● What this task involves
Isolate every line in the records below with "caption" in it.

(Extracted data entries)
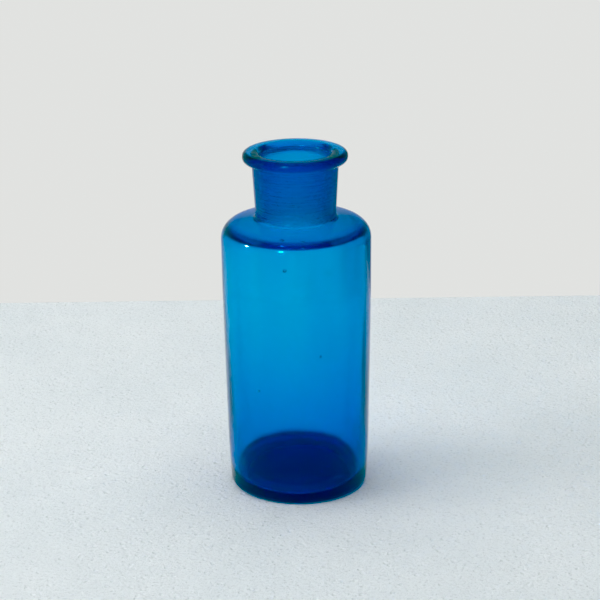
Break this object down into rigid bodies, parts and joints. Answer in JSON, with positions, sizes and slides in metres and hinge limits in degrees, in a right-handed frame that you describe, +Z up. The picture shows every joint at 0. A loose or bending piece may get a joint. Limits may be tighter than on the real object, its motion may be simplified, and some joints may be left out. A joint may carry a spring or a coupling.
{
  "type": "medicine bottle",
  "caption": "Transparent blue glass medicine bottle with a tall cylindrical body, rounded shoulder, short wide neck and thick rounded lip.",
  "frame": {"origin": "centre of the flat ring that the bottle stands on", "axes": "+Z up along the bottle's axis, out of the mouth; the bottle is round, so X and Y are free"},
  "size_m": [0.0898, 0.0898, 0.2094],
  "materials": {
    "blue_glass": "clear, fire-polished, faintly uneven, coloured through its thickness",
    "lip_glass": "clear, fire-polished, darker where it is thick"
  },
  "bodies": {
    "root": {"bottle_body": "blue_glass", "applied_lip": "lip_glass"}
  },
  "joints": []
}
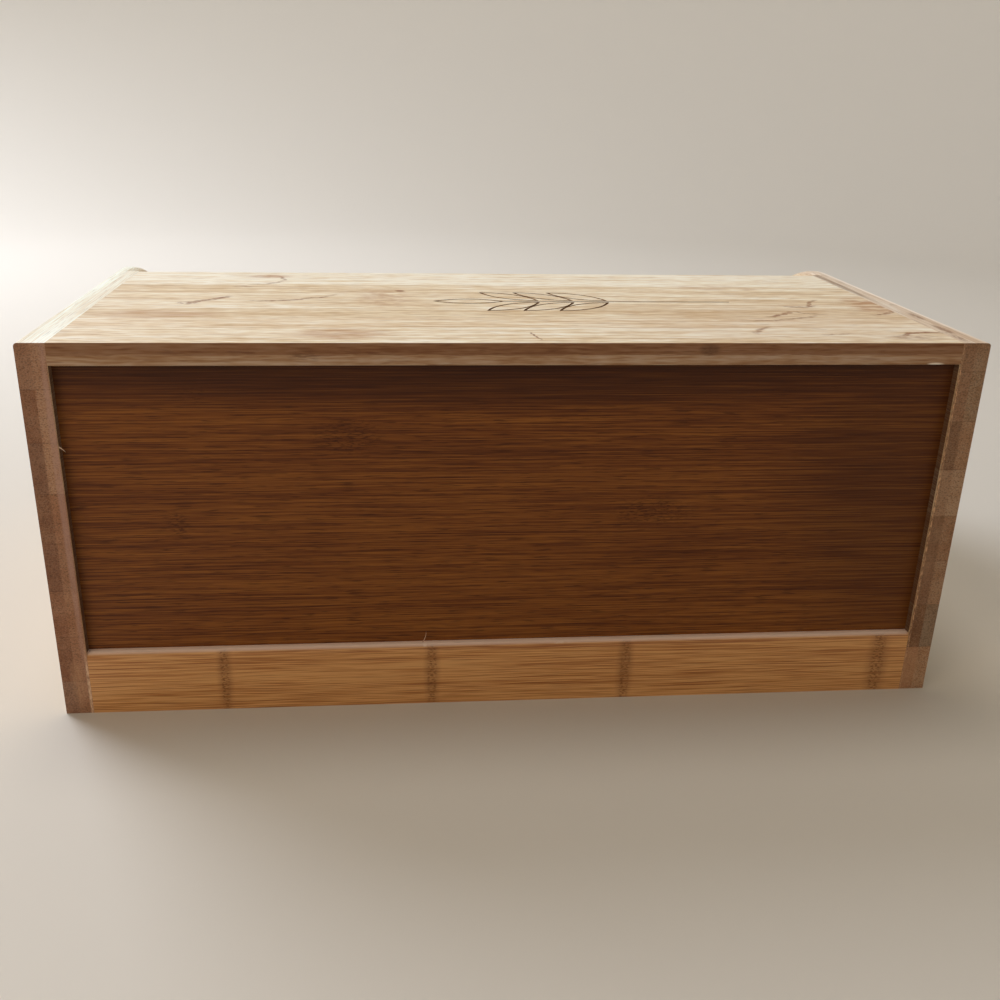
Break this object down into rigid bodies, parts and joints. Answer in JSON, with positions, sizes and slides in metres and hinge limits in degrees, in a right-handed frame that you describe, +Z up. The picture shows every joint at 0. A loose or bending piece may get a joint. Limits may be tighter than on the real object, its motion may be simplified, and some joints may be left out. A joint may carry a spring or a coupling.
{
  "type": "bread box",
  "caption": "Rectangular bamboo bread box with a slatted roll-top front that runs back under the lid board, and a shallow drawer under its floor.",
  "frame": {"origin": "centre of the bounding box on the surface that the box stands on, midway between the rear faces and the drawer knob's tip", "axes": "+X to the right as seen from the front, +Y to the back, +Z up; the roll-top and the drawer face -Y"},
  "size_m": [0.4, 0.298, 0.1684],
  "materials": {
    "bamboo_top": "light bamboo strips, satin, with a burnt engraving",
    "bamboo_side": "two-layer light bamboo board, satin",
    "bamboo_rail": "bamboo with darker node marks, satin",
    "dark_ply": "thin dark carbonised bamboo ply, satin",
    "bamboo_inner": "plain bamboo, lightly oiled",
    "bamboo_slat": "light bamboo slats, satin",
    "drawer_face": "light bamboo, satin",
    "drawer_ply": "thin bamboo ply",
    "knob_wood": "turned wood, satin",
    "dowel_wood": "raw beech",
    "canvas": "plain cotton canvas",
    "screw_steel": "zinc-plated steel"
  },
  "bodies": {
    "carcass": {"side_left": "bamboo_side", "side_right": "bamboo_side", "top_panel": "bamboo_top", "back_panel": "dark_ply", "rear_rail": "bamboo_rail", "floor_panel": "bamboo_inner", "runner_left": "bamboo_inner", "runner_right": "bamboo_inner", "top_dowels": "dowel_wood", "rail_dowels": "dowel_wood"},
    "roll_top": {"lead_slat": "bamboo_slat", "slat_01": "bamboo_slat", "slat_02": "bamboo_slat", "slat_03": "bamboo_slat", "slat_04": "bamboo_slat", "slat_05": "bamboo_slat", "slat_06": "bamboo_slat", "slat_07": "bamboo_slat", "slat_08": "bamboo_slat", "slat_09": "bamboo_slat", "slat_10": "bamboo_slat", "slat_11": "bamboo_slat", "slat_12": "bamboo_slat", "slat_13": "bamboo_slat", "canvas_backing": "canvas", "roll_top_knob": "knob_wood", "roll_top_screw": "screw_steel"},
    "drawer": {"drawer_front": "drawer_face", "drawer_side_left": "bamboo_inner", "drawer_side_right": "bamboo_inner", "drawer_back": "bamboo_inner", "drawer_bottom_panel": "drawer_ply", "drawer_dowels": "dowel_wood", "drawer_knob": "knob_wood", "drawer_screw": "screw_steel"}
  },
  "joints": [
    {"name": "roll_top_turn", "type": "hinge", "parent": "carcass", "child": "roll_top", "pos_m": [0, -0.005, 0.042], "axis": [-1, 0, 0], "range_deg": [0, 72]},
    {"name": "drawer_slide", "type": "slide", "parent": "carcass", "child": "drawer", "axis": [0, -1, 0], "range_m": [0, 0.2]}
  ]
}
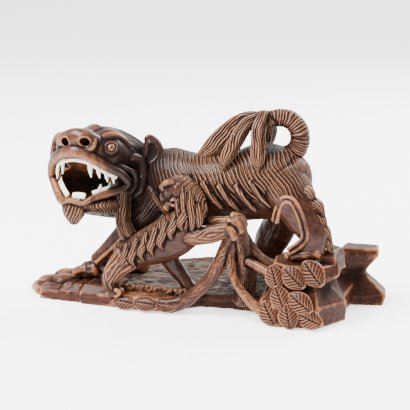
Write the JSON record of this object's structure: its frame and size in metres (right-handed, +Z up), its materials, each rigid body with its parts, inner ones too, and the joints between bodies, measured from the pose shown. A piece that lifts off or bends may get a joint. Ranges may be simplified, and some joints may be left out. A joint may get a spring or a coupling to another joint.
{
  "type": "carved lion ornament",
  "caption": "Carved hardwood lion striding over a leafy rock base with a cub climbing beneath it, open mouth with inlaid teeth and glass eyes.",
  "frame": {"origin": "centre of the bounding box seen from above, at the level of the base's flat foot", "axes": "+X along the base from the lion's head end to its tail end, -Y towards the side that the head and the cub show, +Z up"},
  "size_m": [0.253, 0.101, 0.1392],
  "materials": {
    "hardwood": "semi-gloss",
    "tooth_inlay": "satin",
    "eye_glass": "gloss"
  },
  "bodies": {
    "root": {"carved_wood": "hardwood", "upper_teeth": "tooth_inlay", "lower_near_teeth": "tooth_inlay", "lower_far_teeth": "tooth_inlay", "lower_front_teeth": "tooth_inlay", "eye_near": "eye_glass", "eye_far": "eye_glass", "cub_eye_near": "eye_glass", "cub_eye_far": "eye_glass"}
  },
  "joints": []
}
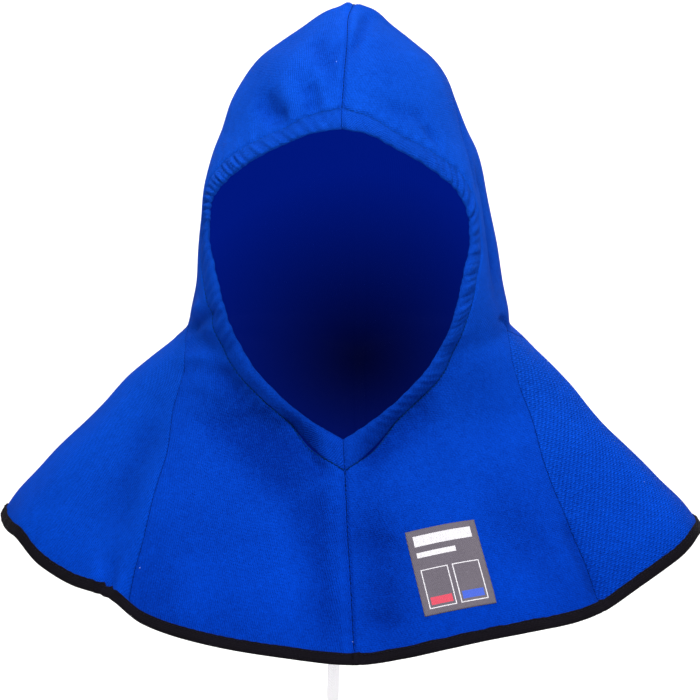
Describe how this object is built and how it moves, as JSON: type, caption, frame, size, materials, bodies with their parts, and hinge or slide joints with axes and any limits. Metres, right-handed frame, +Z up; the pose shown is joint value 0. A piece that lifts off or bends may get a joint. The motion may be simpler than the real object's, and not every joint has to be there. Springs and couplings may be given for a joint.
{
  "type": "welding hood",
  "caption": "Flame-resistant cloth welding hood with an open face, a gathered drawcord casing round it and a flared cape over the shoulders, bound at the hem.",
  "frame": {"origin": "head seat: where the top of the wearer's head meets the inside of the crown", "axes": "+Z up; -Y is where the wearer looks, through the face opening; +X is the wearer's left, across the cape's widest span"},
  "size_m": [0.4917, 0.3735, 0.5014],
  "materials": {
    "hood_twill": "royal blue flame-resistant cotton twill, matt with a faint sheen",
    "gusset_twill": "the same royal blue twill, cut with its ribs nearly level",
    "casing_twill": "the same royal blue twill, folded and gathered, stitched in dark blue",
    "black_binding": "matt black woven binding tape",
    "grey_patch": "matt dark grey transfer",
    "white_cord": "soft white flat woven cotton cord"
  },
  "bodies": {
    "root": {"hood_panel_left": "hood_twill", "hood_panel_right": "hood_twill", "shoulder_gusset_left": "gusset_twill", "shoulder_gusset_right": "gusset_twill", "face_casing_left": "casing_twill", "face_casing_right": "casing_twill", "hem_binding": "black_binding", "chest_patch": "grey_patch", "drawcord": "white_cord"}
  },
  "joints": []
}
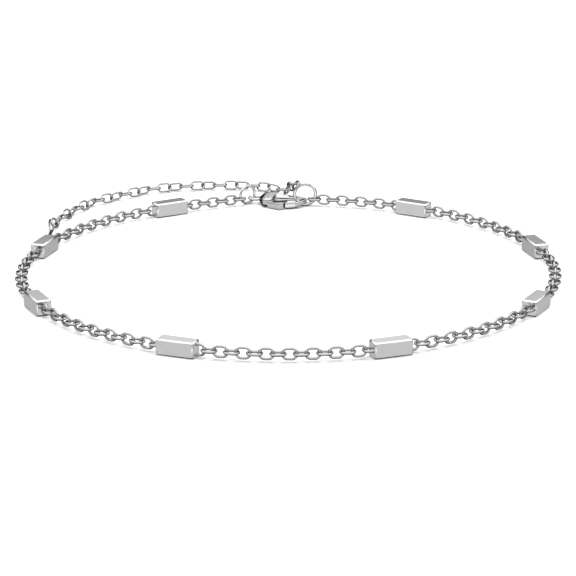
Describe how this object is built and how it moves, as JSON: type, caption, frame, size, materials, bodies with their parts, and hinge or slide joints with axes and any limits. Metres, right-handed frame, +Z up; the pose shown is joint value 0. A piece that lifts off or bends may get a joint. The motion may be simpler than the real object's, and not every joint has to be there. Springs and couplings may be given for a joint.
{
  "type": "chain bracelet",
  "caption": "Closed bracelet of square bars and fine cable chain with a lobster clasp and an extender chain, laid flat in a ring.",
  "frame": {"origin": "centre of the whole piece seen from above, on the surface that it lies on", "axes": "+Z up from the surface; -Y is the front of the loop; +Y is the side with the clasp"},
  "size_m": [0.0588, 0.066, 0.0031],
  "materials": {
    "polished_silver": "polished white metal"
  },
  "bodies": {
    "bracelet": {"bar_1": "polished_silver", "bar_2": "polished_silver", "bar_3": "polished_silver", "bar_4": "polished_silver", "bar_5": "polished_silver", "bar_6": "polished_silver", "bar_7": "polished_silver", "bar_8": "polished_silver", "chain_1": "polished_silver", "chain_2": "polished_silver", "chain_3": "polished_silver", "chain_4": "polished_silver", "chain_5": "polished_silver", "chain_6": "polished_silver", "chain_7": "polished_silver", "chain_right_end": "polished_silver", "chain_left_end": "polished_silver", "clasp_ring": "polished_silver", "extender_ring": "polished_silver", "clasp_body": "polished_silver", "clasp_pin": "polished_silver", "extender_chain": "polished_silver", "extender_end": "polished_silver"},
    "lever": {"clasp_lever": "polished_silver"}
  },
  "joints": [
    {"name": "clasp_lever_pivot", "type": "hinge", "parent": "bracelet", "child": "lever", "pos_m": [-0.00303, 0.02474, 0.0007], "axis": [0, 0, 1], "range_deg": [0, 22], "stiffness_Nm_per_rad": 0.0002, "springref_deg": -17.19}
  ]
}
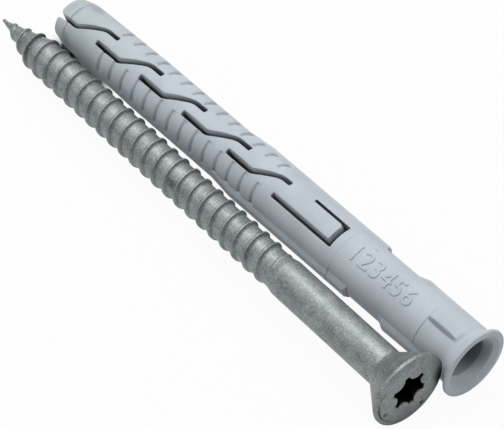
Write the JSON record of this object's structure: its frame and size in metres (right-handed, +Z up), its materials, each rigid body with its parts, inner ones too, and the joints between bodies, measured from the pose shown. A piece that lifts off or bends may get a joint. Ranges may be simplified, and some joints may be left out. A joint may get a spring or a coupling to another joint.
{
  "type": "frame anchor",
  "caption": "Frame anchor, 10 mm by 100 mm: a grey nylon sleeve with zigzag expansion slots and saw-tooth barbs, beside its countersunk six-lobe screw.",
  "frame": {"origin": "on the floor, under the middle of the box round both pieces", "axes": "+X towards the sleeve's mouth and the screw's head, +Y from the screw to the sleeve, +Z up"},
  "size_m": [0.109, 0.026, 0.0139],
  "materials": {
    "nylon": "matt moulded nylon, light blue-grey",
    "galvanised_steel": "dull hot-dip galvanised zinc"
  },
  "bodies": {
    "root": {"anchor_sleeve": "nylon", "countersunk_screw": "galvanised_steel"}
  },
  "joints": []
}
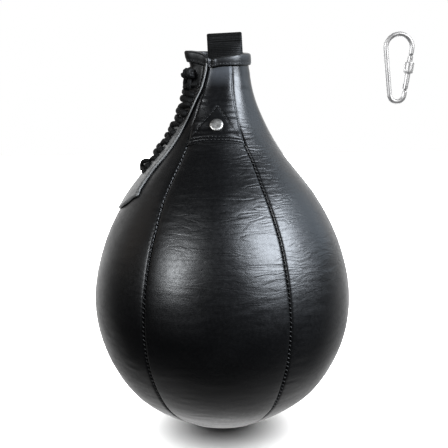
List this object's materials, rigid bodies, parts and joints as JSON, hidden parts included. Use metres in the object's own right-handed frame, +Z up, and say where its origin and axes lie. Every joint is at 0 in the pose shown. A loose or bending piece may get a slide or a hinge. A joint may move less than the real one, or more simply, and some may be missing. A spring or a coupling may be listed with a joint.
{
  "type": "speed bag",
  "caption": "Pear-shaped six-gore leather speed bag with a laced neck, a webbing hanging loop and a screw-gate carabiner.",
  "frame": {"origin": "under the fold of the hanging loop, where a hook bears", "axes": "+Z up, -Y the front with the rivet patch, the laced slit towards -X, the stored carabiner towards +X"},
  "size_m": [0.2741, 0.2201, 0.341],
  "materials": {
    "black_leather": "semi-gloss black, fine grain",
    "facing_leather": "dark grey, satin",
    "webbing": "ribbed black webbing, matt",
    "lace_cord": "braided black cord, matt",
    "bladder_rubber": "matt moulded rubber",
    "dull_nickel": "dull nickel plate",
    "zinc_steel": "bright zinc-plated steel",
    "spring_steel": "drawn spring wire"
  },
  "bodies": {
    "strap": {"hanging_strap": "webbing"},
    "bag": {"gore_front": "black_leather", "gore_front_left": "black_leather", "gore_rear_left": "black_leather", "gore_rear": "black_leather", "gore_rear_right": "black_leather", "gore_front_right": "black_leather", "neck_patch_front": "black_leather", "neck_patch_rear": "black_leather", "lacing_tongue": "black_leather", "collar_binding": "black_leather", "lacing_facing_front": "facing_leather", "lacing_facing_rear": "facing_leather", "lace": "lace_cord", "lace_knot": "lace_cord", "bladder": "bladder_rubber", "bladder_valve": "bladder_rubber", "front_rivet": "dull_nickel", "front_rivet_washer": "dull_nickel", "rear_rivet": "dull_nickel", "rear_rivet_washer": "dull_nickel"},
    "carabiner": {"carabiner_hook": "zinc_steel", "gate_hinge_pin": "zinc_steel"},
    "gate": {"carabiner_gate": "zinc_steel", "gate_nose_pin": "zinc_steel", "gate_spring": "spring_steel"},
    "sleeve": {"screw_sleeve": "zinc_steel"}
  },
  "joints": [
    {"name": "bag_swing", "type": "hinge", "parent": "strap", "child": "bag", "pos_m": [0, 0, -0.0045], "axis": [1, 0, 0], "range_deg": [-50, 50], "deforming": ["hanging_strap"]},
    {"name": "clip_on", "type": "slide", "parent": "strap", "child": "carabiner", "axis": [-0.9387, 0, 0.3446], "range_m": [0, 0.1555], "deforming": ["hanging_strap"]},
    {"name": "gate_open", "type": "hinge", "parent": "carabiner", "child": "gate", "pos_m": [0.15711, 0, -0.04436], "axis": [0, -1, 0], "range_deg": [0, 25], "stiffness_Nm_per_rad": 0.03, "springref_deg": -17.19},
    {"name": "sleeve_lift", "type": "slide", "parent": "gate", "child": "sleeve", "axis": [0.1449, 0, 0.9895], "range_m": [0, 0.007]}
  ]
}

● Solution to the problem
  "caption": "Transparent blue glass medicine bottle with a tall cylindrical body, rounded shoulder, short wide neck and thick rounded lip.",
  "caption": "Rectangular bamboo bread box with a slatted roll-top front that runs back under the lid board, and a shallow drawer under its floor.",
  "caption": "Carved hardwood lion striding over a leafy rock base with a cub climbing beneath it, open mouth with inlaid teeth and glass eyes.",
Describe how this object is built and how it moves, as JSON: type, caption, frame, size, materials, bodies with their parts, and hinge or slide joints with axes and any limits. Metres, right-handed frame, +Z up; the pose shown is joint value 0. A piece that lifts off or bends may get a joint. The motion may be simpler than the real object's, and not every joint has to be there. Springs and couplings may be given for a joint.
  "caption": "Flame-resistant cloth welding hood with an open face, a gathered drawcord casing round it and a flared cape over the shoulders, bound at the hem.",
Describe how this object is built and how it moves, as JSON: type, caption, frame, size, materials, bodies with their parts, and hinge or slide joints with axes and any limits. Metres, right-handed frame, +Z up; the pose shown is joint value 0. A piece that lifts off or bends may get a joint. The motion may be simpler than the real object's, and not every joint has to be there. Springs and couplings may be given for a joint.
  "caption": "Closed bracelet of square bars and fine cable chain with a lobster clasp and an extender chain, laid flat in a ring.",
  "caption": "Frame anchor, 10 mm by 100 mm: a grey nylon sleeve with zigzag expansion slots and saw-tooth barbs, beside its countersunk six-lobe screw.",
  "caption": "Pear-shaped six-gore leather speed bag with a laced neck, a webbing hanging loop and a screw-gate carabiner.",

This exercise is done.